Thordata provides both proxy types with the configuration flexibility for either workflow:

Residential proxies — 100M+ real IPs, 190+ countries, rotating or sticky sessions up to 90 minutes, city and ASN-level targeting, from $0.65/GB.

Datacenter proxies — dedicated IPs, fast throughput, from $0.75/IP, suitable for high-volume tasks on lower-scrutiny targets.

For teams that need SERP data specifically without managing either proxy type, Thordata’s SERP API handles the infrastructure layer entirely and returns structured JSON output directly.

The starting point is always the use case. Match the proxy type to the target, and the infrastructure works. Reverse it, and you’ll spend more time troubleshooting than collecting data.

Conclusion

Residential proxy vs datacenter proxy is not about which option is universally better. It is about which one fits your workload.

For high-volume, lower-complexity tasks, datacenter proxies are often more efficient.
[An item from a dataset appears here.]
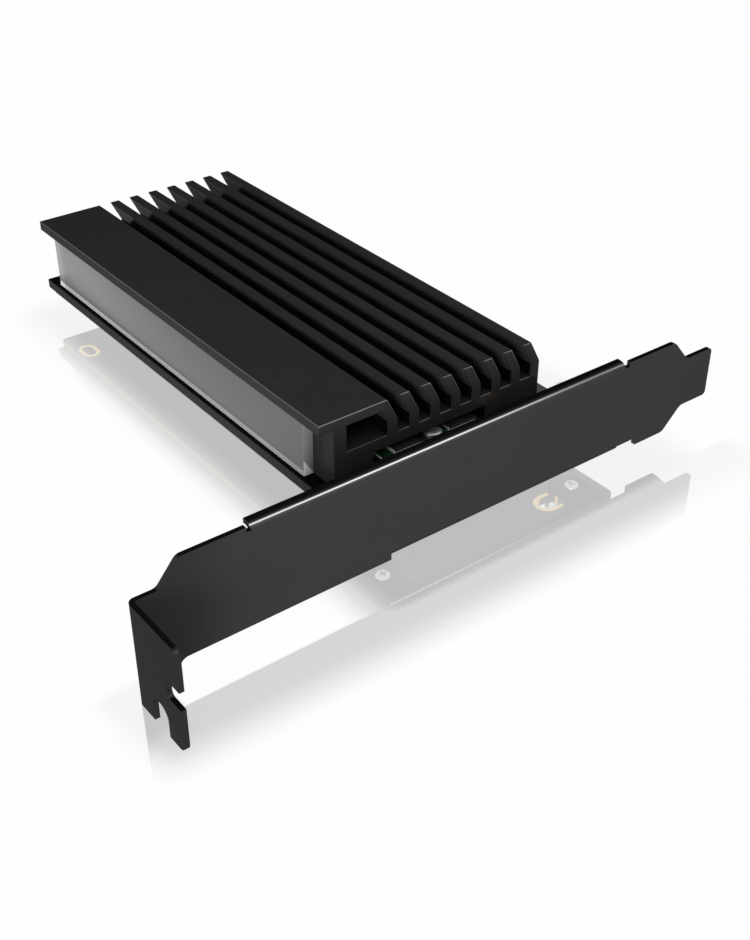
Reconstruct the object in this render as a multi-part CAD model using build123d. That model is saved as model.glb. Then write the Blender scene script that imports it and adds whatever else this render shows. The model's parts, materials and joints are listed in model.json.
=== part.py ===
"""Expansion card that carries one solid state drive under a finned heat sink, with its slot bracket.

X runs along the bracket from the screw tab to the tongue, Y away from the bracket along the card and
Z up from the board to the heat sink. The origin is the centre of the bracket plate's outer face.
"""

import os
from math import tan, radians

from build123d import *

# Slot bracket: one folded sheet
bracket_length = 120.02
plate_width = 18.42
sheet = 0.86
tab_reach = 12.5
tab_top_drop = 4.3
tab_low_drop = 4.78
tab_bend_radius = 1.2
tab_corner_radius = 1.5
tab_shoulder_x = 4.7
tab_slope_top = 3.6
tab_slope_low_x = 4.2
tab_slope_low = 3.4
slot_width = 4.3
slot_from_plate = 6.15
slot_height = 5.0
notch_depth = 3.65
notch_width = 3.3
notch_from_top = 7.4
plate_corner_radius = 1.5

tongue_length = 6.74
tongue_top_drop = 4.42
tongue_width = 9.83
tongue_tip_radius = 0.8
tongue_slope_top = 3.73
tongue_slope_low = 4.17
step_length = 4.62
step_height = 1.45

upper_flange_start = 20.4
upper_flange_reach = 2.3
lower_flange_inset_left = 1.15
lower_flange_inset_right = 2.5
lower_flange_reach = 2.2
lower_flange_rise = 0.21
fold_inner_radius = 0.84
relief_width = 0.9
relief_depth = 0.85
ear_width = 6.8
ear_reach = 10.2
ear_corner_radius = 1.0

# Screws that hold the bracket's ears to the board
ear_screw_inset = 3.5
ear_screw_y = 6.8
ear_screw_diameter = 1.6
ear_head_diameter = 2.8
ear_head_height = 0.95
nut_across_flats = 3.2
nut_height = 1.3
screw_end_length = 0.3

# Board and its edge connector
board_from_tip = 20.22
board_length = 115.85
board_width = 54.9
board_thickness = 1.6
board_fold_clearance = 0.05
board_corner_radius = 0.8
edge_from_near_end = 43.75
edge_reach = 8.25
edge_key_width = 1.9
edge_key_depth = 7.9
edge_count_before_key = 11
edge_count_after_key = 21
edge_pitch = 1.0
edge_side_margin = 0.825
edge_bevel = 0.5
edge_bevel_angle = 20
contact_width = 0.7
contact_length = 5.4
contact_from_edge = 1.2
contact_thickness = 0.05

# Plated slots in the board
far_slot_from_left = 2.5
far_slot_from_far_end = 8.3
far_slot_length = 5.7
far_slot_width = 3.9
near_slot_from_right = 11.5
near_slot_from_near_end = 4.95
near_slot_length = 6.5
near_slot_width = 5.1
slot_ring_width = 0.85
plating_wall = 0.3
plating_thickness = 0.05

# Screw drives
recess_blade = 0.5
recess_depth_share = 0.5
head_edge_share = 0.3

# Solid state drive and what holds it
drive_length = 80.0
drive_width = 22.0
drive_thickness = 0.8
drive_from_left = 23.15
drive_from_near_end = 15.05
drive_lift = 2.45
drive_notch_diameter = 3.5
tongue_side_step = 1.075
tongue_depth = 3.6
key_notch_width = 1.2
key_notch_offset = 6.125
drive_contact_pitch = 0.5
drive_contact_width = 0.35
drive_contact_length = 2.6
chip_height = 1.35
controller_side = 14.0
flash_length = 18.0
flash_width = 14.0
memory_length = 8.0
memory_width = 12.0
chip_dot_diameter = 0.8
chip_dot_depth = 0.05
chip_dot_inset = 1.2
first_chip_from_tongue = 7.0
end_part_length = 5.5
end_part_height = 0.5
end_part_side_margins = (2.75, 0.45)
end_part_from_screw = (1.55, 3.85)
end_part_setback = 0.15
drive_capacitor_count = 8

socket_height = 4.2
socket_side_step = 0.05
socket_depth = 8.4
socket_clearance = 0.1
tail_width = 0.25
standoff_diameter = 4.4
standoff_foot_diameter = 3.0
drive_screw_diameter = 2.0
drive_head_diameter = 3.2
drive_head_height = 1.0
thread_clearance = 0.05

pad_thickness = 1.25
pad_margin = 1.5

# Heat sink: one extruded profile
sink_from_near_end = 14.51
sink_from_far_end = 0.43
sink_overhang = 1.2
open_strip_width = 7.41
fin_count = 7
fin_pitch = 4.627
fin_top_width = 2.05
fin_root_width = 2.2
fin_lean = 2.33
fin_lean_height = 4.4
fin_height = 7.0
floor_thickness = 2.38
pocket_gap_left = 2.19
pocket_gap_right = 0.61
lower_plate_thickness = 1.91
upper_plate_thickness = 1.94
channel_depth = 2.95
cavity_from_left = 5.58
cavity_from_groove = 2.28
cavity_corner_x = 1.16
cavity_corner_z = 2.3
sink_screw_diameter = 2.0
sink_head_diameter = 3.8
sink_head_height = 1.1
sink_screw_depth = 4.0
sink_screw_from_ends = 8.5
sink_screw_from_right = 6.3
sink_screw_from_left = 7.0

# Light guide and the strip of diodes behind it
guide_thickness = 2.1
guide_from_near_end = 5.94
guide_from_far_end = 4.37
guide_clearance = 0.03
guide_bevel = 0.2
strip_thickness = 0.6
strip_height = 8.0
strip_margin = 2.0
strip_rest_height = 0.4
diode_count = 9
diode_side = 3.0
diode_thickness = 0.8
diode_clearance = 0.1
diode_window_diameter = 2.4
diode_window_depth = 0.2
recess_clearance = 0.2
pin_count = 4
pin_pitch = 1.27
pin_diameter = 0.5
pin_clearance = 0.1
pin_below_board = 0.8
first_pin_from_strip_end = 2.0

# Parts on the uncovered strip of the board
regulator_length = 6.5
regulator_width = 3.5
regulator_height = 1.6
regulator_from_near_end = 18.5
lead_count = 3
lead_pitch = 2.3
lead_width = 0.7
lead_length = 1.4
lead_thickness = 0.25
inductor_side = 5.0
inductor_height = 3.0
inductor_from_near_end = 29.0
inductor_wall = 0.5
tank_capacitor_diameter = 5.0
tank_capacitor_height = 5.8
tank_capacitor_base = 0.9
tank_capacitor_from_near_end = 10.5
small_part_length = 2.0
small_part_width = 1.25
small_part_height = 0.8
small_part_pitch = 2.9
end_cap_share = 0.2
resistor_height = 0.5
coupling_count = 8
coupling_pitch = 3.4
coupling_length = 1.6
coupling_width = 0.8
coupling_height = 0.4
clock_chip_side = 5.0
clock_chip_height = 0.9
coupling_column_gap = 0.96
strip_capacitor_count = 3
strip_resistor_count = 6
clock_chip_from_far_end = 8.0
case_corner_share = 0.16

# Places worked out from the sizes above
tab_x = -bracket_length / 2
tip_x = bracket_length / 2
plate_top = plate_width / 2
plate_low = -plate_width / 2
fold_outer_radius = fold_inner_radius + sheet
ear_low = plate_low + lower_flange_rise
ear_top = ear_low + sheet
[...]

For tasks that require accurate local visibility and more stable results, residential proxies are often the better option.

The best proxy for web scraping is the one that matches your target, your data requirements, and your operating model.

FAQ:

  • What are residential proxies?
    Residential proxies route traffic through IPs assigned by real ISPs to household users, making them well suited for tasks that require authentic localized results.
  • What are datacenter proxies?
    Datacenter proxies route traffic through cloud or hosting infrastructure and are usually faster, cheaper, and easier to scale.
  • What is the biggest difference in residential proxy vs datacenter proxy?
    The main difference is the IP origin, which affects geo accuracy, session quality, access consistency, and overall success rates.
  • Which is the best proxy for web scraping?
    It depends on the workload. Datacenter proxies are often better for high-volume, lower-complexity tasks, while residential proxies are better for localized and higher-sensitivity targets.
  • Are residential proxies always better than datacenter proxies?
    No. Residential proxies are better for some use cases, but datacenter proxies remain a strong option when speed, cost efficiency, and scale matter most.
  • How do I choose between residential proxies and datacenter proxies?
    Start with the target website, determine whether localized results matter, and define your acceptable failure rate and data quality requirements.